As the “fourth wave” of digital health continues, society needs to think beyond new technology and seek non-traditional routes between industry and business, alongside shaping government policy that is “pro-innovation, but also pro-patient.”

She noted that hosting a “training day” for a new electronic medical records software program for workers isn’t integration, but rather health-care professionals need to be part of the process from the very beginning, with an emphasis on upskilling the workforce whether it comes to front-line care or the back-end jobs supporting the delivery of care.

COVID-19 has spurred investment in innovation

The pandemic has fueled innovation across businesses and industries. It’s placed unparalleled demands on modern health-care systems, with hybrid models being widely adopted to respond to the crisis. In response, society is seeing businesses, investors, government and health-care providers collaborate in new ways, at an exponential pace. According to industry leaders, these efforts need to keep going.

“During the pandemic, we found this huge rush of funding, focus and interest on one particular topic,” said Jun Axup, chief science officer and partner at IndieBio and a one of three panelists at the Summit. “Both public and private funding, public engagement became the focus bridge to figuring out problems we need to solve. The hope is that this translates to a focus on what’s broken and how the problems can be solved.”

Brian Lewis, president and CEO for Medtech Canada, added the Canadian health-care system budgets are not set-up to fund innovation.

“What needs to happen, is funds need to be put forward and we need to reconfigure the provincial health-care system to look at downstream value of new innovation,” said Lewis. “The system needs to evolve.”

Collaboration is the strategic response to the pandemic

While there’s still more work to do, the collaborative efforts across many industries are paying off, even if it means travelling into unfamiliar territory in usually risk-adverse environments.

“I think one thing we saw during this pandemic was all of a sudden we had a problem that everyone had to pull around and with really unique conversations happening — people from tech talking to people from health care, talking to patients, talking to clinicians, trying to innovate policy and trying to get change because that problem was so big,” said Catherine Burns, executive director, Health Initiatives and Sponsored Research at the University of Waterloo. “I’d like to see that collaboration continue.”

Recognizing the new Innovation Arena, located in the City of Kitchener’s Innovation District, Feridun Hamdullahpur, president and vice-chancellor, highlighted how the space will amplify Waterloo region’s health innovation sector and be a hub for connection and collaboration.

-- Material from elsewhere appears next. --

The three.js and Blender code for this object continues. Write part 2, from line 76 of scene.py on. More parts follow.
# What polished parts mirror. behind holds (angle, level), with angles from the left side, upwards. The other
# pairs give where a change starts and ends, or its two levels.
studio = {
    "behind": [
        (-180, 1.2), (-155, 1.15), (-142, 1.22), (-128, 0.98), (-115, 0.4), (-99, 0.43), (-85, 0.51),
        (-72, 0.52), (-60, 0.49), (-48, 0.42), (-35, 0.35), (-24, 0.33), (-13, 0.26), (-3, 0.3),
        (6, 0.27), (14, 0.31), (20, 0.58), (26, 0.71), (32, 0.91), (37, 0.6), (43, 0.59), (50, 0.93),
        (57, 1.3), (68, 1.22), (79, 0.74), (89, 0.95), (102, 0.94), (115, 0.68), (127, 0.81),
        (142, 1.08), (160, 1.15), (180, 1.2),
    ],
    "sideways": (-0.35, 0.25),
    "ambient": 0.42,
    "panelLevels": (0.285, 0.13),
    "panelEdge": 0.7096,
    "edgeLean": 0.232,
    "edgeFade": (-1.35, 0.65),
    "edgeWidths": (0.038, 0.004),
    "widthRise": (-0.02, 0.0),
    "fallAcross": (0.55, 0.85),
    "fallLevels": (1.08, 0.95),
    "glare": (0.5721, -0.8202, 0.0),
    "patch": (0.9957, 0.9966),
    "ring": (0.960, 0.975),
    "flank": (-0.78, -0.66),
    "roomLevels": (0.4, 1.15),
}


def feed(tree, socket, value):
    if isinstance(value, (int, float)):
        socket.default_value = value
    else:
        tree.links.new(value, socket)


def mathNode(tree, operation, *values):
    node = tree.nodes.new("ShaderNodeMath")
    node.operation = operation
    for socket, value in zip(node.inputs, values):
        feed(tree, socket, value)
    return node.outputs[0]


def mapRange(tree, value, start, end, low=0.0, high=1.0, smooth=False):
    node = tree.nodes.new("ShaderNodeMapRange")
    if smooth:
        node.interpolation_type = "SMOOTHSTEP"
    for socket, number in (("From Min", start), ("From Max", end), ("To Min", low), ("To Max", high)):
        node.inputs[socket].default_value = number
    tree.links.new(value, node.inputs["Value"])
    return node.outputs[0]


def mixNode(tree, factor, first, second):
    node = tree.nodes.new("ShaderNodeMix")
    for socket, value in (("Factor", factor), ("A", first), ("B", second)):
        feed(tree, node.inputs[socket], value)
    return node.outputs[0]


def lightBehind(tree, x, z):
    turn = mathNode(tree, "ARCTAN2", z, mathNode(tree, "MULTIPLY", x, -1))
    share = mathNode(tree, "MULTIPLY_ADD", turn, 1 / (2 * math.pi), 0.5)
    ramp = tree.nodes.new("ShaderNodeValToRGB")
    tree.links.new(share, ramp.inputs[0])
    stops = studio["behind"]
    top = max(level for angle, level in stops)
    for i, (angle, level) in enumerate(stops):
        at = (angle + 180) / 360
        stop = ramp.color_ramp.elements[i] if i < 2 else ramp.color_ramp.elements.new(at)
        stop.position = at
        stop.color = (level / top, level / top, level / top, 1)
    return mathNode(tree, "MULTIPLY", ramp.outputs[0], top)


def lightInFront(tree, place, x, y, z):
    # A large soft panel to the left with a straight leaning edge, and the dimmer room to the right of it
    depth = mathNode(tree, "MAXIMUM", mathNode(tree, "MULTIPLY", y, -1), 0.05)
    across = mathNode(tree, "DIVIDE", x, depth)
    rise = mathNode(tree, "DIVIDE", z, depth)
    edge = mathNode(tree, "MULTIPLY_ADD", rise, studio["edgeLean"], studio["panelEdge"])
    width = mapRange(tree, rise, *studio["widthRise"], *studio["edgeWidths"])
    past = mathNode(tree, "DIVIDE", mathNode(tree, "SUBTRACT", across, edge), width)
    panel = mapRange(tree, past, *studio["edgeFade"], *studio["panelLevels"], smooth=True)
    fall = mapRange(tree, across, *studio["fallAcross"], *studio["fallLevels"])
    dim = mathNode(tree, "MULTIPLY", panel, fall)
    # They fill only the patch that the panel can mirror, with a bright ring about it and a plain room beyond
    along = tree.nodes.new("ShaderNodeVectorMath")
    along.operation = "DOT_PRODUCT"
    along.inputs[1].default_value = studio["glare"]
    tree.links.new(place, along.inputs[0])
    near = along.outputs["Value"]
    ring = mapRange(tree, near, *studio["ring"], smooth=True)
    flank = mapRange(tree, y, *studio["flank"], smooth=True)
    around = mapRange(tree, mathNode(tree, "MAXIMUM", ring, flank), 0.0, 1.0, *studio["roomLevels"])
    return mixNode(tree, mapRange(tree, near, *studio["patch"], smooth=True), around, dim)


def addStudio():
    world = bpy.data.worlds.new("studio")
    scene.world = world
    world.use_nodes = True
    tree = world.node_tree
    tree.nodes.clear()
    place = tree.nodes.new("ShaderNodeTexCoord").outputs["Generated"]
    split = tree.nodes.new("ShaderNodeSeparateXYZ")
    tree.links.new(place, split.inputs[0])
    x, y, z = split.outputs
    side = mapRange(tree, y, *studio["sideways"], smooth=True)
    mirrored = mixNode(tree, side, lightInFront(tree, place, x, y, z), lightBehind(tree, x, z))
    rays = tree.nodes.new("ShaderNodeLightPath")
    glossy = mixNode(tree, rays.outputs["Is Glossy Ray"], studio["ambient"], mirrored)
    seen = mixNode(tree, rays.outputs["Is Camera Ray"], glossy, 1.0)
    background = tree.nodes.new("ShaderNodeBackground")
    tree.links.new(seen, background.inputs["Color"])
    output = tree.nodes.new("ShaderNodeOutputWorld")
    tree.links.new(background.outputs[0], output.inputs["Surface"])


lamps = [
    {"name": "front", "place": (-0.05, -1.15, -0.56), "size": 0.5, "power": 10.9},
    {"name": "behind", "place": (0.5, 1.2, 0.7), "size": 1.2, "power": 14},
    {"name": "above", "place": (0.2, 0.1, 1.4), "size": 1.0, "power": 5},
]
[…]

“Drawing on our strengths in health research, enabling connections between research and industry, and fostering student-driven solutions and entrepreneurship, we are uniquely positioned to lead in this exciting space,” said Hamdullahpur.

With Velocity, Waterloo’s flagship entrepreneurship program at its core, the Innovation Arena will streamline commercialization pathways for businesses, fast-track delivery of health technologies and drive Canada’s next wave of economic growth.

Collaboration, investment, upskilling our workforce — and even taking risks —are the ingredients required to transform and improve patient care.